2曲目はアラブ風の曲、その名も「アブラだアブラ」。ソプラノサックスによるソロから始まり、だんだん全員が加わってくる。いきなり熱くはならない。徐々に徐々に確実に熱を帯びてくる。そして、辛抱たまらんっ、という感じでテーマへ。これがイイのだ。3曲目、一転してバラード、板橋文夫「Mix Dynamite Trio on Stage」でも劈頭に置かれる名曲「シーコ・メンデスの歌」だ。三好のギターによる前奏が素晴らしい。そうして梅津のソプラノサックスが、優しく、あるいは悲しげに、あるいはこちらを静かに励ますように、そっとテーマを奏でる。最初の3音で、もう泣きそうだ。テーマを受けて清水のピアノソロ、水野のベースソロ。再びテーマ。こちらは涙をこらえるのに必死だ(ちなみに昔、失恋したときこの曲を聴いて本当に泣いたことがある)。く〜っ、たまらんっっ!

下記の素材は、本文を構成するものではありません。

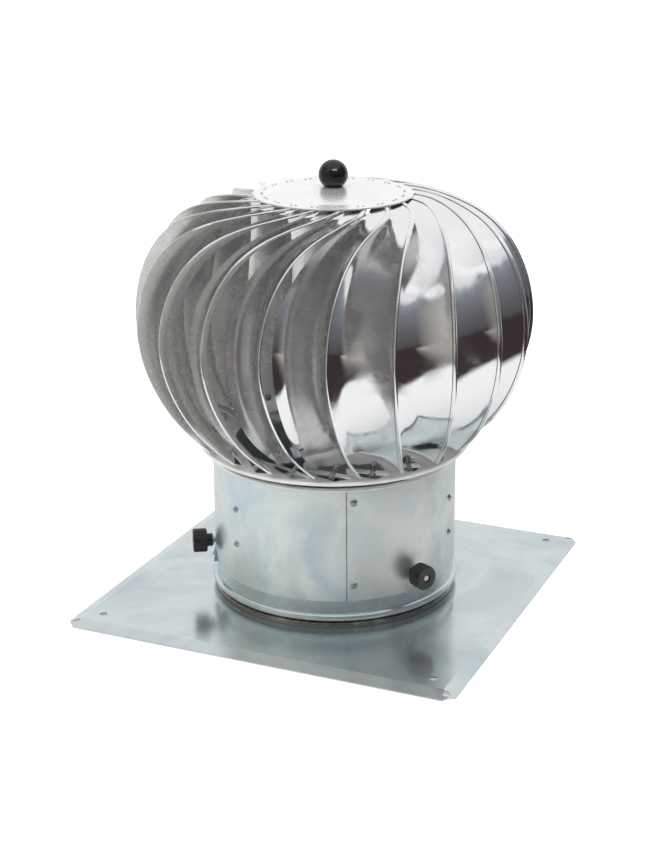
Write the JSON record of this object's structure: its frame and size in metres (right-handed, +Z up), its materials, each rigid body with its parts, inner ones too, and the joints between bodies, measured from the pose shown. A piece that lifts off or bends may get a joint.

最終4曲目「ナビゲーター・ブーガルー」。曲に乗って繰り広げられる梅津のMCがカッコイイ(ここで「18日間あっという間」というフレーズが飛び出す。余談だが、このMCを聴いた知人は「すっげえリズム感だ」と感嘆した。それで思い出したが、大学時代、ライヴでこれを真似しようとしたらグダグダになってしまったことがある。自分にはリズム感がない…)。メンバーをソロとともに紹介、怒涛のファンク・ナンバーに突入する。今堀→三好→清水→水野→八尋→新井田と全員が再びソロ。そしてドラムの後、9分58秒だ。アルトのハイノート一閃。この音を聴け!! もう本当にこれ以上言うことなしだ。